Deyo was joined in Austin by delegations from local labels Ardent and Goner as well as independent artists like Valerie June and Alicja Trout.

“Everyone gave that distinct Memphis flavor we’ve all come to be familiar with. The best part was seeing how their new material and songs were received,” said attendee Tommy Kha, a Memphis-based filmmaker and photographer.

South By Southwest, now in its 25th year, began in Austin as a music festival. Since then it has exploded in scope to include film and interactive media. The festival has come to define the cultural life of Austin.

“The SXSW Festival is huge for Austin,” said Kelly Allen Bauch, a Memphis native who owns Bluebird Photography Studio in Austin.

“It has become such an amazing draw to this ‘little-big’ town. Every part of the city is alive and jumping to the sounds and shenanigans.”

Memphian E.J. Friedman publishes Loudersoft.com, an influential music blog. He is a veteran of SXSW and advises potential attendees to prepare before assuming the considerable costs of attending.

“As a performer, there’s a certain level at which SXSW is a valuable experience,” he said. “It’s a much more valuable experience if you have an actual reason for being there.
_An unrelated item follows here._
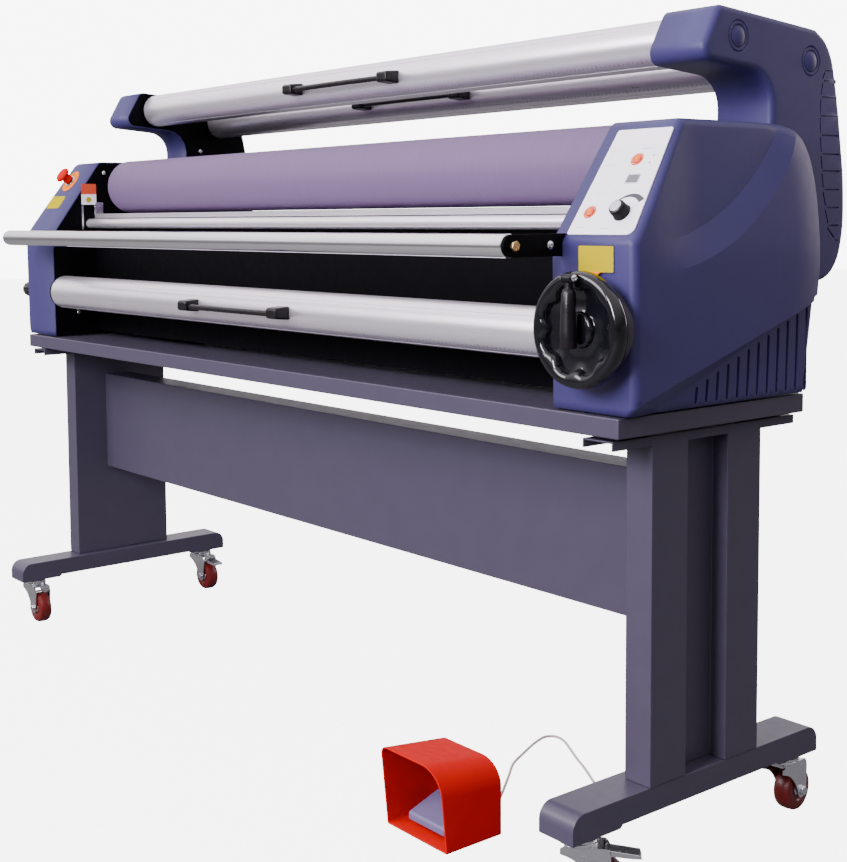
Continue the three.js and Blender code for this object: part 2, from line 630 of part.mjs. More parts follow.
function keypad() {
  const { left, rightLow, rightHigh, low, high, thick } = KEYPAD;
  const chamfer = 4;
  const outline = shapeOf([
    [left + chamfer, low], [rightLow - chamfer, low], [rightLow, low + chamfer],
    [rightHigh, high - chamfer], [rightHigh - chamfer, high],
    [left + chamfer, high], [left, high - chamfer], [left, low + chamfer],
  ]);
  const sheet = new THREE.ExtrudeGeometry(outline, { depth: thick, bevelEnabled: false });
  const hole = (x, up, radius) => rod('z', radius, [-5, 5]).translate(x, up, 0);
  const buttonHoles = Object.values(BUTTONS).map(({ x, up }) => hole(x, up, BUTTON.radius + 0.4));
  const knobHole = hole(SPEED_KNOB.x, SPEED_KNOB.up, SPEED_KNOB.spindle + 0.8);
  return cut(sheet.translate(0, 0, GAP), knobHole, ...buttonHoles);
}

function speedKnob() {
  const { x, up, radius, height, spindle } = SPEED_KNOB;
  const base = KEYPAD.thick + 2 * GAP;
  const profile = [
    [-12, 0], [-12, spindle], [base, spindle], [base, radius + 1], [base + 3, radius],
    [base + height - 2, radius - 1], [base + height, radius - 3], [base + height, 0],
  ];
  const pointer = block([-1, 1], [4, radius - 1.5], [base + height - 1, base + height + 0.6]);
  return join(turned('z', profile, 24), pointer).translate([x, up, 0]);
}

function pushButton({ x, up }) {
  const { radius, proud, stem } = BUTTON;
  const profile = [[-14, 0], [-14, stem], [-0.5, stem], [-0.5, radius], [proud - 1, radius], [proud, radius - 1],
    [proud, 0]];
  return turned('z', profile, 20).translate(x, up, 0);
}

function emergencyStop() {
  const { x, up, cap, neck, stem } = ESTOP;
  const profile = [
    [-25, 0], [-25, stem], [6, stem], [6, neck], [22, neck], [25, cap - 2], [29, cap], [33, cap - 3],
    [36, cap - 9], [36, 0],
  ];
  return turned('z', profile, 20).translate(x, up, 0);
}

// Drawn on the right; the real knob is at the left end of the lower front shaft.
function tensionKnob() {
  const { radius, length, from } = TENSION_KNOB;
  const profile = [
    [900, 0], [900, 5], [from + 2, 5], [from + 2, radius - 5], [from + 10, radius], [from + length - 6, radius],
    [from + length, radius - 5], [from + length, 0],
  ];
  const { y, z } = SHAFT_AXES.lower_front_shaft;
  return turned('x', profile, 24).translate(0, y, z);
}

// ---------------------------------------------------------------- foot switch

// Lowers a hood towards its back by the share GUARD.fall of its height.
function lowered(geometry) {
  const points = geometry.attributes.position;
  for (let i = 0; i < points.count; i += 1) {
    const share = (points.getY(i) - GUARD.front) / (GUARD.back - GUARD.front);
    points.setZ(i, points.getZ(i) * (1 - GUARD.fall * share));
  }
  return geometry;
}

// A hood whose front opening is raked, with the pedal's hinge ears and pin inside.
function guard() {
  const { left, right, height, front, rake, back, wall } = GUARD;
  const section = (w) => {
    const outline = new THREE.Shape();
    outline.moveTo(left + w, w);
    outline.lineTo(right - w, w).lineTo(right - w, height - 45);
    outline.absarc(right - 45, height - 45, 45 - w, 0, Math.PI / 2);
    outline.lineTo(left + 14, height - w);
    outline.absarc(left + 14, height - 14, 14 - w, Math.PI / 2, Math.PI);
    return outline;
  };
  const hood = cut(
    lowered(alongY(section(0), [front - rake - 5, back])),
    lowered(alongY(section(wall), [front - rake - 9, back - wall])),
  );
  const inFront = alongX(shapeOf([
    [front, -1], [front - rake, height + 1], [front - rake - 50, height + 1], [front - rake - 50, -1],
  ]), [left - 20, right + 20]);
  const cableHole = rod('y', CABLE.radius + 1, [back - 10, back + 10], 12).translate(638, 0, 12);
  const { left: pedalLeft, right: pedalRight, hingeY, hingeZ } = PEDAL;
  const ear = (x) => block([x, x + 5], [hingeY - 6, hingeY + 6], [wall - 1, hingeZ + 7]);
  const pin = rod('x', 2.5, [pedalLeft - 6, pedalRight + 6], 12).translate(0, hingeY, hingeZ);
  return join(cut(hood, inFront, cableHole), ear(pedalLeft - 7), ear(pedalRight + 2), pin);
}

function pedal() {
  const { left, right, hingeY, hingeZ } = PEDAL;
  const outline = new THREE.Shape();
  outline.moveTo(-280, 13);
  outline.lineTo(hingeY - 12, 5).lineTo(hingeY + 5, 5).lineTo(hingeY + 5, 44);
  outline.quadraticCurveTo(hingeY - 2, 50, hingeY - 12, 47);
  outline.lineTo(-276, 27).quadraticCurveTo(-284, 23, -284, 17);
  const pinHole = rod('x', 2.9, [left - 5, right + 5], 12).translate(0, hingeY, hingeZ);
  return cut(alongX(outline, [left, right]), pinHole);
}

// The cable drops from its gland under the tray and lies on the floor up to the foot switch.
const CABLE_ROUTE = [
  [792, 190, 701.7], [792, 190, 560], [792, 190, 400], [792, 190, 250], [792, 190, 120], [791, 189, 50],
  [786, 182, 16], [776, 166, 4.5], [765, 144, 3.2], [754, 118, 3.2], [742, 96, 3.2], [724, 82, 3.2],
  [700, 78, 3.2], [677, 84, 3.2], [658, 94, 3.2], [636, 108, 3.2], [615, 121, 3.2], [570, 146, 3.2],
  [520, 176, 3.2], [492, 191, 3.2], [470, 194, 3.2], [457, 181, 3.2], [460, 158, 3.2], [472, 125, 3.2],
  [491, 83, 3.2], [514, 36, 3.2], [548, -8, 3.2], [579, -48, 3.2], [610, -90, 3.2], [630, -128, 3.4],
  [637, -160, 9], [638, -190, 12],
];

function footswitchCable() {
  const route = new THREE.CatmullRomCurve3(CABLE_ROUTE.map((p) => new THREE.Vector3(...p)));
  const section = new THREE.Shape();
  for (let i = 0; i < CABLE.sides; i += 1) {
    const angle = (2 * Math.PI * i) / CABLE.sides;
    const corner = [CABLE.radius * Math.cos(angle), CABLE.radius * Math.sin(angle)];
    if (i === 0) section.moveTo(...corner);
    else section.lineTo(...corner);
  }
  return new THREE.ExtrudeGeometry(section, { steps: CABLE.steps, extrudePath: route, bevelEnabled: false });
}

function cableGland() {
  const { x, y, bottom, radius } = GLAND;
  const top = TRAY.top - TRAY.sheet - GAP;
  const profile = [
    [bottom, 0], [bottom, radius - 2], [bottom + 8, radius], [top - 6, radius], [top - 6, radius + 3],
    [top, radius + 3], [top, 0],
  ];
  return turned('z', profile, 12).translate(x, y, 0);
}

// ---------------------------------------------------------------- assembly

const machine = new THREE.Group();
machine.position.set(-(BOX_X[0] + BOX_X[1]) / 2, -(BOX_Y[0] + BOX_Y[1]) / 2, 0);

machine.add(
  piece('base_tray', tray(), FRAME_PAINT),
  piece('cross_panel', crossPanel(), FRAME_PAINT),
);

for (const [side, hand] of [[-1, 'left'], [1, 'right']]) {
  machine.add(
    piece(`${hand}_leg`, leg(), FRAME_PAINT, side),
    piece(`${hand}_foot`, foot(), FRAME_PAINT, side),
    piece(`${hand}_side_plate`, sidePlate(), BLACK_STEEL, side),
    piece(`${hand}_end_cover`, side > 0 ? rightCover() : leftCover(), COVER_PLASTIC, side),
    piece(`${hand}_arm_cover`, armCover(), COVER_PLASTIC, side),
    piece(`${hand}_bearing_block`, bearingBlock(), STEEL, side),
    piece(`${hand}_lift_screw`, liftScrew(), STEEL, side),
    piece(`${hand}_guide_bracket`, guideBracket(), BLACK_STEEL, side),
  );
}

function caster(name, x, y, heading, hasBrake) {
  const group = new THREE.Group();
  group.position.set(x, y, 0);
  group.rotation.z = THREE.MathUtils.degToRad(heading);
  group.add(
    piece(`${name}_caster_fork`, casterFork(), ZINC),
    piece(`${name}_caster_wheel`, casterWheel(), WHEEL_RED),
  );
  if (hasBrake) group.add(piece(`${name}_caster_brake`, brakeLever(), ZINC));
  return group;
}

machine.add(
  caster('front_left', -CASTER.x, -CASTER.y, CASTER_HEADING.frontLeft, false),
  caster('rear_left', -CASTER.x, CASTER.y, CASTER_HEADING.rearLeft, true),
  caster('front_right', CASTER.x, -CASTER.y, CASTER_HEADING.frontRight, true),
  caster('rear_right', CASTER.x, CASTER.y, CASTER_HEADING.rearRight, false),
);

machine.add(
  piece('infeed_table', infeedTable(), ALUMINIUM),
  piece('front_cover', frontCover(), BLACK_STEEL),
  piece('rear_cover', rearCover(), FRAME_PAINT),
  piece('power_inlet', powerInlet(), BLACK_PLASTIC),
  piece('gearmotor', gearmotor(), MOTOR_GREY),
  piece('control_box', controlBox(), MOTOR_GREY),
  piece('upper_roller_core', rollerCore(NIP.upperZ, rollerEnd.upper), STEEL),
  piece('upper_roller_sleeve', rollerSleeve(NIP.upperZ), ROLLER_RUBBER),
  piece('lower_roller_core', rollerCore(NIP.lowerZ, rollerEnd.lower), STEEL),
  piece('lower_roller_sleeve', rollerSleeve(NIP.lowerZ), ROLLER_RUBBER),
  piece('cross_shaft', crossShaft(), STEEL),
  piece('handwheel', handwheel(), BLACK_PLASTIC),
  piece('crank_handle', crankHandle(), BLACK_PLASTIC),
  piece('handwheel_boss', handwheelBoss(), BLACK_STEEL),
  piece('idler_tube', idlerTube(), ALUMINIUM),
  piece('front_guide_tube', guideTube(), CHROME),
  piece('tension_knob', tensionKnob(), BLACK_PLASTIC, -1),
);

for (const [name, axis] of Object.entries(SHAFT_AXES)) {
  machine.add(
    piece(name, mediaShaft(axis), ALUMINIUM),
    piece(`${name}_handle`, shaftHandle(axis), BLACK_PLASTIC),
  );
}

const slope = new THREE.Group();
slope.position.set(0, SLOPE.low.y, SLOPE.low.z);
slope.rotation.x = slopeAngle;
slope.add(
  piece('control_panel', keypad(), KEYPAD_WHITE),
  piece('speed_knob', speedKnob(), BLACK_PLASTIC),
  piece('emergency_stop', emergencyStop(), SAFETY_RED, -1),
);
for (const [name, place] of Object.entries(BUTTONS)) {
  slope.add(piece(name, pushButton(place), BUTTON_ORANGE));
}
machine.add(slope);

machine.add(
  piece('footswitch_guard', guard(), SAFETY_RED),
  piece('footswitch_pedal', pedal(), PEDAL_GREY),
  piece('footswitch_cable', footswitchCable(), CABLE_GREY),
  piece('cable_gland', cableGland(), BLACK_PLASTIC),
);

export default machine;
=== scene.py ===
"""Looks of a wide-format cold roll laminator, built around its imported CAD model.

Shapes are drawn in millimetres in the machine's own frame: X to the operator's right, -Y towards the
operator, Z up from the floor, with X = Y = 0 in the middle of the tray. build() takes them to the row
frame in metres. Sizes that a CAD part already holds are read from that part's box.
"""

import json
import math

import bmesh
import bpy
from mathutils import Matrix, Vector
from mathutils.geometry import delaunay_2d_cdt

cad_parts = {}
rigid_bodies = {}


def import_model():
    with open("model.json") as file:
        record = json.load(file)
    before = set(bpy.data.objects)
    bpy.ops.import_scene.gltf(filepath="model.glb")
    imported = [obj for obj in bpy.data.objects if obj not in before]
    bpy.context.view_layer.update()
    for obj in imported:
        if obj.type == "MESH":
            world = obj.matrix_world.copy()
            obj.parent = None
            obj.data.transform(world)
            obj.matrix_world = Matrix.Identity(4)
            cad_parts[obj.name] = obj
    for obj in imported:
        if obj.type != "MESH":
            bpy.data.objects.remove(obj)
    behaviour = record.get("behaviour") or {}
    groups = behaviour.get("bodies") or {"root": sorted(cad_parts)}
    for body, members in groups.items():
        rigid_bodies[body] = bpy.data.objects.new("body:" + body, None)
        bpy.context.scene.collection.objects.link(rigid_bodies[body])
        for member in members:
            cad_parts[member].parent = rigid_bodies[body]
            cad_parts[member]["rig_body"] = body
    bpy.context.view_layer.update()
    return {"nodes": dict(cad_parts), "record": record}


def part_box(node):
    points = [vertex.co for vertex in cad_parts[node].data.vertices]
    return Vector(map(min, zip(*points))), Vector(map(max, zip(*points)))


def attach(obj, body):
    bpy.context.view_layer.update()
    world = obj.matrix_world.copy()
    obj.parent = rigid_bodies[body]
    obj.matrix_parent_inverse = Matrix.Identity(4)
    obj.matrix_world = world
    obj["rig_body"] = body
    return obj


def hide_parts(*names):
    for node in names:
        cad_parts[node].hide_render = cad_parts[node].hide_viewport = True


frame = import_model()

MM = 0.001
tray_low, tray_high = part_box("base_tray")
ORIGIN = Vector(((tray_low.x + tray_high.x) / 2, (tray_low.y + tray_high.y) / 2, 0))
TO_ROW = Matrix.Translation(ORIGIN) @ Matrix.Diagonal((MM, MM, MM, 1))


def place(x, y, z):
    """A machine point, in millimetres, as a point of the row frame."""
    return TO_ROW @ Vector((x, y, z))


def extent(node):
    """A CAD node's lowest and highest corners in machine millimetres."""
    low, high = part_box(node)
    back = TO_ROW.inverted()
    return back @ low, back @ high


def middle(node):
    low, high = extent(node)
    return (low + high) / 2


# ---- camera and cable


def make_camera():
    """The camera stands in front of the machine's right end, level with the infeed table."""
    yaw, pitch, roll = (math.radians(a) for a in (52.57, 4.39, -0.561))
    forward = Vector((-math.sin(yaw) * math.cos(pitch), math.cos(yaw) * math.cos(pitch), -math.sin(pitch)))
    level = Vector((math.cos(yaw), math.sin(yaw), 0))
    upright = level.cross(forward)
    right = math.cos(roll) * level + math.sin(roll) * upright
    up = math.cos(roll) * upright - math.sin(roll) * level
    data = bpy.data.cameras.new("camera")
    data.sensor_width = 36
    data.lens = 58.34
    data.shift_x = 0.0798
    data.shift_y = -0.1262
    data.clip_end = 60
    camera = bpy.data.objects.new("camera", data)
    camera.matrix_world = Matrix.Translation(place(2354.3, -1736.0, 1027.4)) @ Matrix(
        (right, up, -forward)
    ).transposed().to_4x4()
    bpy.context.scene.collection.objects.link(camera)
    bpy.context.scene.camera = camera


make_camera()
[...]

For musicians who already have contact with the world outside Memphis and some sort of a following, SXSW can solidify opportunity with media contact to give them a wider audience. Everyone else is a tourist.”

In 2010 SXSW had more than 35,000 registrants. Sixty-three percent were under age 40 and 44 percent earned more than $100,000. Marketers like young people with expendable income and the corporate sponsors are all A-list brands such as Chevrolet, Miller, AOL and Pepsi.